Friday night lights more than just a game

A crown of brilliant white lights, almost like a halo, illuminates the inky blue autumn night. You can’t miss them. They are the lights of Friday night high school football.

Glowing in towns and villages across the country, the lights call out like a siren in the night. One feels they’re missing out on something if they don’t stop.

“There’s nothing better than Friday night football,” Sycamore High School fan Randy Stover said.

According to The National Federation of State High School Associations, 1,095,993 students played high school football in 2011, by far the most of  any prep sport.

Perhaps more than any other sport, a high school football game is a true community event.

“It’s the only sport the school cares about,” Sycamore junior Brad Butcher said.

Roger Anderson and Brian Bankston, who both have sons on the Genoa-Kingston varsity, spent the first half of last Friday night’s fresh-soph game flipping  burgers and hot dogs on an open grill by the concession stand.

“All the parents  take turns,” Bankston said. “At the beginning of the school year, there’s a signup sheet and we’re all asked to help out.”

According to Maggie Stringer, students also take turns, wading through the crowd as the Cogs’ mascot. Stringer made a stir of sorts when she visited the girls’ bathroom, drawing amazed giggles from three little girls who apparently assumed the mascot was a male.

Besides painting their faces and wearing clothes in school colors, the games can inspire other kinds of student loyalty. Two years ago, Butcher and two former classmates formed what they believe is the only high school tailgating party in the area. Before every Spartans’ home game, a group of about 15 students set up in the parking lot outside the fence by the tennis courts, playing loud music and cooking out. Their favorite, one member said, is the “Steenburger,” named after SHS player Derek Steen.

When the SHS varsity enters the field, the group blares “Black and Yellow” by Wiz Khalifa. After the game, the group serenades fans on their way to their cars.

“We’re the last ones to leave,” Butcher said.

For the Randy and Lori Stover family of Sycamore, which includes Brooke, 12, Brianna, 9, and Brandi, 7, the games are a family affair.

“We just come to every football game,” Lori said. “We get here at about half-time for the JV game.”

“We bring blankets and we come prepared,” Randy said.

Jim Dumont of Sycamore said he attends about half of SHS’s home games every year, sometimes with his wife and daughter, but usually just with his son, Trent, 8.

“I am very passionate about football,” Dumont, a former Genoa-Kingston High School player, said.
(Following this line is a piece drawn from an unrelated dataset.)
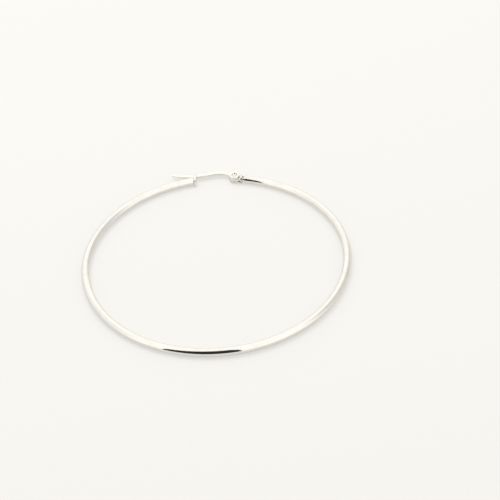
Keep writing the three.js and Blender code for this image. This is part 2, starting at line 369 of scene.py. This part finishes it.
def hinge_tongue():
    """The round collar with its plug on one side and the drilled tongue on the other."""
    half = COLLAR_THICKNESS / 2
    reach = COLLAR_STANDOFF + half
    root = Vector((-reach, reach * math.tan(half_opening_angle)))
    rivet = Vector((rivet_axis.x - HALF_OPENING, rivet_axis.y - end_height))
    lean = math.degrees(math.atan2(rivet.y - root.y, rivet.x - root.x))
    outline = [
        (root.x, root.y + TONGUE_ROOT_HALF_WIDTH),
        *arc_points(rivet, TONGUE_END_RADIUS, lean - 90, TONGUE_END_STOP, ROUND_END_STEPS),
        *arc_points(rivet, TONGUE_HEEL_RADIUS, TONGUE_HEEL_START, lean + 90, ROUND_END_STEPS),
        (root.x, root.y - TONGUE_ROOT_HALF_WIDTH),
    ]
    tongue = plate("tongue", outline, TONGUE_HALF_THICKNESS)
    ease_edges(tongue, TONGUE_EASE)
    combine(tongue, rivet_hole(rivet), "DIFFERENCE")
    collar = round_rod(TUBE_RADIUS, -half, half, COLLAR_RIM)
    piece = turned("hinge_collar_and_tongue", collar, TUBE_SIDES)
    place(piece, QUARTER_TURN, "Y", (root.x, root.y, 0))
    combine(piece, plug(-reach, PLUG_LENGTH, -half_opening_angle), "UNION")
    combine(piece, tongue, "UNION")
    return place(piece, shift=(HALF_OPENING, end_height, 0))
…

Chuck Bray, who moved to Genoa from Elgin last December, says he and his youngest son, Jacob, go to as many games as they can to watch his oldest son, Jason, on the fresh-soph team.

“They didn’t have middle school sports in Elgin,” Chuck Bray said. “We go to most of the home games and some of the away games. But some are too far away.”

Last Friday night in Genoa, when the sun went down the atmosphere began to change. Fans who had sat politely through the fresh-soph game could feel the anticipation building in the chilly night air. With “Welcome to the Jungle” blaring over the loudspeakers, conversations became louder and more animated, children ran instead of walked, and a large crowd formed out of the darkness, lining the fence that circles the field.

Spurring everything was the arrival of the Cogs’ varsity, which burst through an inflatable house lined by band members, cheerleaders and dance members to begin pre-game warmups.

A few miles away, in an even more dramatic display, the Hiawatha Hawks, clad in navy and gold, marched onto the field in solemn, almost military columns reminiscent of Roman legions marching into battle.

The varsity game in Genoa was only a few minutes old when one of the most anticipated moments of the night arrived: the announcement of who won the right to sit on the “Cogs’ Couch” for the rest of the game. The winning raffle ticket belonged to Paulette Kaleta.

The Genoa woman, who said she attends all the games to watch her grandson, junior lineman Nick Barthel, rounded up her posse, which included Nick’s mother, Wendy Barthel, and his two great-aunts, Gloria Frinco of Palatine and Pat Jasinowski of Park Ridge, to take their seats on the couch, located near the goal post in the south end zone.

“It’s very comfortable,” Kaleta said.

“This is a great view,” Barthel said.

Along with the couch, which came supplied with heavy woolen blankets, the women received a free drink and sandwich. Although one jokingly asked for a margarita, they settled for hot chocolate instead.

As the action drew just yards from the couch, one of the women quipped: “You may have to flip us back over.”

The women left the game with the high school band’s half-time rendition of Paul Simon’s classic “Call Me Al” ringing in their ears.

If it’s true that it takes a village to raise a child, then the village should also share in the child’s triumphs.

“The players, the fans, the students, the teachers and the community are all part of victories,” Pete Johnson, SHS hall of fame coach, said in Bill Boden’s 2006 “A Spartan’s Journey.”

Unfortunately, that’s also true for losses. Although Sycamore upset Rochelle in a home game, both G-K and Hiawatha lost theirs last week.